### What is required
Copy out all the lines in the records that include the word "Blender".

### Given entries
• • •
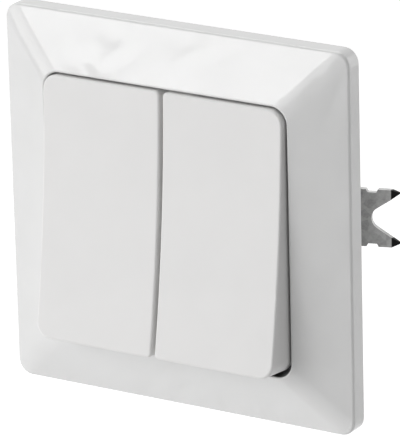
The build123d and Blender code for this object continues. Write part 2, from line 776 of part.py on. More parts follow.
• • •
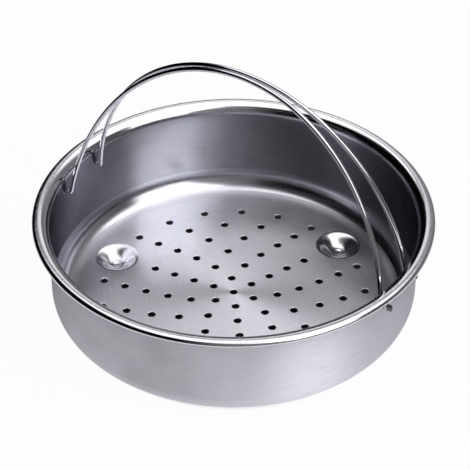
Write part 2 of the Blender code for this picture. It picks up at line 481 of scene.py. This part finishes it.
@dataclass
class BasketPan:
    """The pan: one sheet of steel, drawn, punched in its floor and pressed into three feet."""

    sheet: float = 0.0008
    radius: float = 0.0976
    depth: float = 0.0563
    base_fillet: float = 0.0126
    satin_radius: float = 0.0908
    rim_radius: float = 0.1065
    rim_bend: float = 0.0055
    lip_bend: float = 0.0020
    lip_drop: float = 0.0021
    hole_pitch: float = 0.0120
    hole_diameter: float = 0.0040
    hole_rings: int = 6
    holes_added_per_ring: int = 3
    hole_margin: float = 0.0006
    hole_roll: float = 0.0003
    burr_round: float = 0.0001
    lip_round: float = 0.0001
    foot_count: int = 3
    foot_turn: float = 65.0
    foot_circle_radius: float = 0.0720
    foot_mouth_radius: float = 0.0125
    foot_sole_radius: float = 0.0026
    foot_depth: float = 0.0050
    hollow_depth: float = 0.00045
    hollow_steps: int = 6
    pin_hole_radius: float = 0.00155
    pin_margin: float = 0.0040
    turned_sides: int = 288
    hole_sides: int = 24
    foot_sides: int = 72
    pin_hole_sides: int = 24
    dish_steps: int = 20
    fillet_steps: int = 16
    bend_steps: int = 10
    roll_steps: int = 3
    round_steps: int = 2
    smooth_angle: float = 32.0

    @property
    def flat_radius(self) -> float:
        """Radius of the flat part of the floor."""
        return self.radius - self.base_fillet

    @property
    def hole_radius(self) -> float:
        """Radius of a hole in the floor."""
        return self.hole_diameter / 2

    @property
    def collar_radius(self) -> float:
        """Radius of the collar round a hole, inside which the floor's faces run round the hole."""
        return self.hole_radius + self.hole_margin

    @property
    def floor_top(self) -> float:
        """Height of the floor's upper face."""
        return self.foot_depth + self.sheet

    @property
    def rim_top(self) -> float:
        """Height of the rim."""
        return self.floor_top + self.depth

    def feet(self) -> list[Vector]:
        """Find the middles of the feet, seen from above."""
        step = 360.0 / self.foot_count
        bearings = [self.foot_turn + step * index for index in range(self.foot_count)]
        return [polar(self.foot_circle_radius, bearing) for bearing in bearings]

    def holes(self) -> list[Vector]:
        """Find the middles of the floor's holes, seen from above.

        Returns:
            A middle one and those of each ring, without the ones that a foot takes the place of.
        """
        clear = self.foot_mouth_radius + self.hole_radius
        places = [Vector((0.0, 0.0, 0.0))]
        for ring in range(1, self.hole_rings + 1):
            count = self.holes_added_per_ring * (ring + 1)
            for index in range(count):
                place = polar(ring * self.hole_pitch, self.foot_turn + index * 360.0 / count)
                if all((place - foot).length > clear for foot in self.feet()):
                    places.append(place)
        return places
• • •
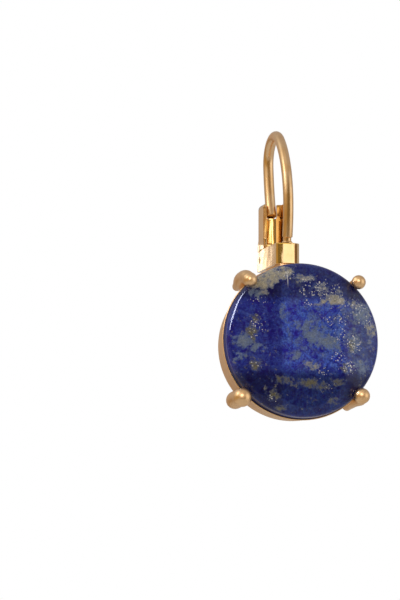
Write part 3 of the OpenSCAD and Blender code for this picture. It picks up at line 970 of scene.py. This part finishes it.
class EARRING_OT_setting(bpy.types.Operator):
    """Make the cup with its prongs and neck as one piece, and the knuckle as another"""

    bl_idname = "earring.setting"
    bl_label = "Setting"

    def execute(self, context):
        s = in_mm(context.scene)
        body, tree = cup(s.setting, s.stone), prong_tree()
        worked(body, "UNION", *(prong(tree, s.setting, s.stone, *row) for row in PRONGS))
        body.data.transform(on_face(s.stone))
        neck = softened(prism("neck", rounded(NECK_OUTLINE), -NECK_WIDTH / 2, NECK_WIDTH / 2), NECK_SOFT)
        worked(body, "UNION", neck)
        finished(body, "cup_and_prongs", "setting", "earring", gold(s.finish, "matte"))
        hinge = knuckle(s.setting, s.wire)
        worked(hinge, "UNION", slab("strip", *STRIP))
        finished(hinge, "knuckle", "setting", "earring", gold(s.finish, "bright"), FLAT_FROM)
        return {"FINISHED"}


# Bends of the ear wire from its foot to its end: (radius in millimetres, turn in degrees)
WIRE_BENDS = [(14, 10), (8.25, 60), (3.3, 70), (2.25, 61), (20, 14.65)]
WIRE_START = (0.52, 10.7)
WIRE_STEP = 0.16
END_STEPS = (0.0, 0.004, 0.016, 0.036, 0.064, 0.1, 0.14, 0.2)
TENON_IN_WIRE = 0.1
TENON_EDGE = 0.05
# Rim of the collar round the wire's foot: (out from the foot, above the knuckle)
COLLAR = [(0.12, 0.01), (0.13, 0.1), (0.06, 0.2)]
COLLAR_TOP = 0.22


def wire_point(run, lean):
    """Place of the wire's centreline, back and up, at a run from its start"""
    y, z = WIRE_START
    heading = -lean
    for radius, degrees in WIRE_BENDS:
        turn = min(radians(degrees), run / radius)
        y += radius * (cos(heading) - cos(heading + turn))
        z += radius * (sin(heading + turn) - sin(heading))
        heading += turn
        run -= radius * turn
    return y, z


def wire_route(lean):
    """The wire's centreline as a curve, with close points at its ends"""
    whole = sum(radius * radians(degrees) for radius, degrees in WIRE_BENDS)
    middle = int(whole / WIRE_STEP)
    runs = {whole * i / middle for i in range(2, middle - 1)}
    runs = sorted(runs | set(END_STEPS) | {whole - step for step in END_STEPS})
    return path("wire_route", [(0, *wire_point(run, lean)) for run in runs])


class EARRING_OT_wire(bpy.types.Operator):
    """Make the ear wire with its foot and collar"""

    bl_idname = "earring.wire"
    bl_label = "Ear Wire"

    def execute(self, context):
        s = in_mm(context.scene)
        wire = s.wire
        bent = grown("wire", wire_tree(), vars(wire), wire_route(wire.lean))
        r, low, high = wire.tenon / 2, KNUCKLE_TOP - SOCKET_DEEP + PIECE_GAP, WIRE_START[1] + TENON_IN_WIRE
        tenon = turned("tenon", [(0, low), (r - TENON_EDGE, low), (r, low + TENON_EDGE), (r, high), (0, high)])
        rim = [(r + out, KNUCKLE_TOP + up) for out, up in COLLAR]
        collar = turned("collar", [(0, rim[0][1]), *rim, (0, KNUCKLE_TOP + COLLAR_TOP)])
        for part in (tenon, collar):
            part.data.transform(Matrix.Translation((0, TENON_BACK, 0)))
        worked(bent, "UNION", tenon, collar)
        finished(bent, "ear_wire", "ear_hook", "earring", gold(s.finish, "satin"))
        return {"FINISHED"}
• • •
### Written solution
The build123d and Blender code for this object continues. Write part 2, from line 776 of part.py on. More parts follow.
Write part 2 of the Blender code for this picture. It picks up at line 481 of scene.py. This part finishes it.
Write part 3 of the OpenSCAD and Blender code for this picture. It picks up at line 970 of scene.py. This part finishes it.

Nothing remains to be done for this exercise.